Task details >>
Repeat the listing in full, exactly as it stands.

Data excerpt >>
-- begin --
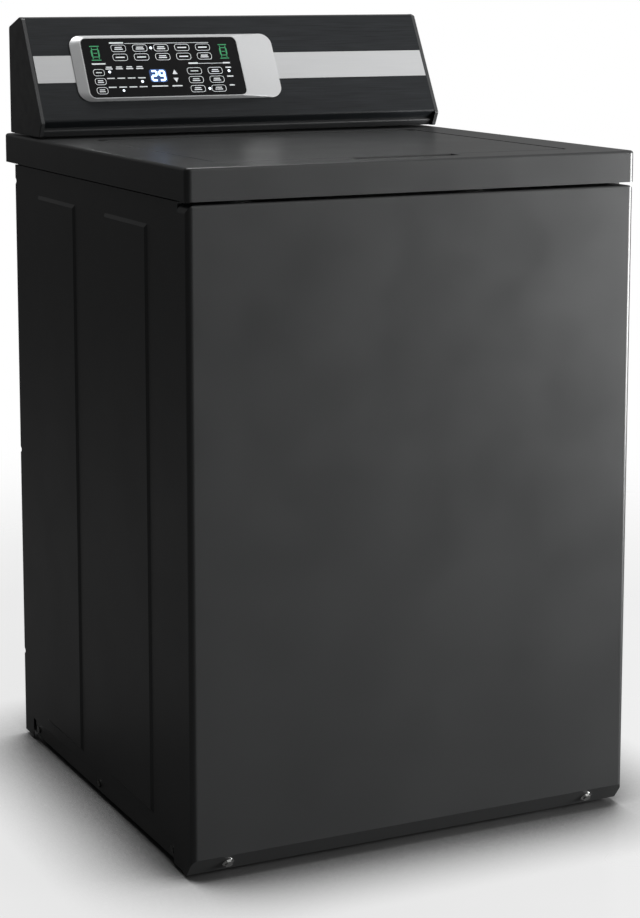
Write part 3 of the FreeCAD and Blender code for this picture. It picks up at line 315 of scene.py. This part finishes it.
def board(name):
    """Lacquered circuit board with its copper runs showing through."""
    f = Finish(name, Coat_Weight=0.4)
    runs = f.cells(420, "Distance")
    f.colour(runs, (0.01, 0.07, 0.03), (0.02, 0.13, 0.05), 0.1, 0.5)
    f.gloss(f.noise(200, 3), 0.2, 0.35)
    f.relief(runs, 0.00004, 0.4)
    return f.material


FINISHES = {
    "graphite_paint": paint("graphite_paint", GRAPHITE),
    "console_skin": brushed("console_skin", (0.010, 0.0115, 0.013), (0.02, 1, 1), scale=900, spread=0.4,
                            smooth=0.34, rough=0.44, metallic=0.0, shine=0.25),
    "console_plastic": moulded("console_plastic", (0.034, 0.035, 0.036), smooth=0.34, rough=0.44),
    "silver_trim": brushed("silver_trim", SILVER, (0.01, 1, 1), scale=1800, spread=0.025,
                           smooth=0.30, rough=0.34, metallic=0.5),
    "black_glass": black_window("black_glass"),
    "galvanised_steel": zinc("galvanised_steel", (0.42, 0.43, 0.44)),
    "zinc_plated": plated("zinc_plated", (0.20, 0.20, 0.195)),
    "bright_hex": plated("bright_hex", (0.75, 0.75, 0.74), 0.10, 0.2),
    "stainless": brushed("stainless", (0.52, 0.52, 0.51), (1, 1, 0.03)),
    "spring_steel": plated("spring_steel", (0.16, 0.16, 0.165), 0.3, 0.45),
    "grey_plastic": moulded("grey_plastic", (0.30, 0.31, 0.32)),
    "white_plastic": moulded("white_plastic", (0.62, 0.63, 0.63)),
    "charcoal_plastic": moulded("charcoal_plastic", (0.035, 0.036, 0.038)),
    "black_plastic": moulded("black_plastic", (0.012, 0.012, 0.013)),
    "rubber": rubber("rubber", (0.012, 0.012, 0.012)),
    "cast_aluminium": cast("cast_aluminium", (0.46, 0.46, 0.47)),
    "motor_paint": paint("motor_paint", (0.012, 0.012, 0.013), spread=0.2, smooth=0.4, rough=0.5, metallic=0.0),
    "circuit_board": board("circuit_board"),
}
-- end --
Result of the task >>
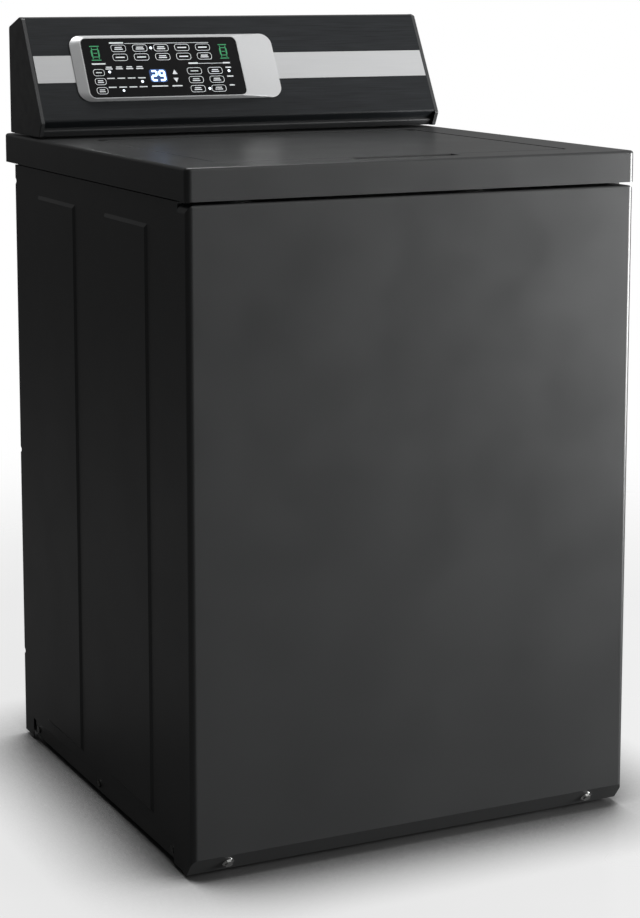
Write part 3 of the FreeCAD and Blender code for this picture. It picks up at line 315 of scene.py. This part finishes it.
def board(name):
    """Lacquered circuit board with its copper runs showing through."""
    f = Finish(name, Coat_Weight=0.4)
    runs = f.cells(420, "Distance")
    f.colour(runs, (0.01, 0.07, 0.03), (0.02, 0.13, 0.05), 0.1, 0.5)
    f.gloss(f.noise(200, 3), 0.2, 0.35)
    f.relief(runs, 0.00004, 0.4)
    return f.material


FINISHES = {
    "graphite_paint": paint("graphite_paint", GRAPHITE),
    "console_skin": brushed("console_skin", (0.010, 0.0115, 0.013), (0.02, 1, 1), scale=900, spread=0.4,
                            smooth=0.34, rough=0.44, metallic=0.0, shine=0.25),
    "console_plastic": moulded("console_plastic", (0.034, 0.035, 0.036), smooth=0.34, rough=0.44),
    "silver_trim": brushed("silver_trim", SILVER, (0.01, 1, 1), scale=1800, spread=0.025,
                           smooth=0.30, rough=0.34, metallic=0.5),
    "black_glass": black_window("black_glass"),
    "galvanised_steel": zinc("galvanised_steel", (0.42, 0.43, 0.44)),
    "zinc_plated": plated("zinc_plated", (0.20, 0.20, 0.195)),
    "bright_hex": plated("bright_hex", (0.75, 0.75, 0.74), 0.10, 0.2),
    "stainless": brushed("stainless", (0.52, 0.52, 0.51), (1, 1, 0.03)),
    "spring_steel": plated("spring_steel", (0.16, 0.16, 0.165), 0.3, 0.45),
    "grey_plastic": moulded("grey_plastic", (0.30, 0.31, 0.32)),
    "white_plastic": moulded("white_plastic", (0.62, 0.63, 0.63)),
    "charcoal_plastic": moulded("charcoal_plastic", (0.035, 0.036, 0.038)),
    "black_plastic": moulded("black_plastic", (0.012, 0.012, 0.013)),
    "rubber": rubber("rubber", (0.012, 0.012, 0.012)),
    "cast_aluminium": cast("cast_aluminium", (0.46, 0.46, 0.47)),
    "motor_paint": paint("motor_paint", (0.012, 0.012, 0.013), spread=0.2, smooth=0.4, rough=0.5, metallic=0.0),
    "circuit_board": board("circuit_board"),
}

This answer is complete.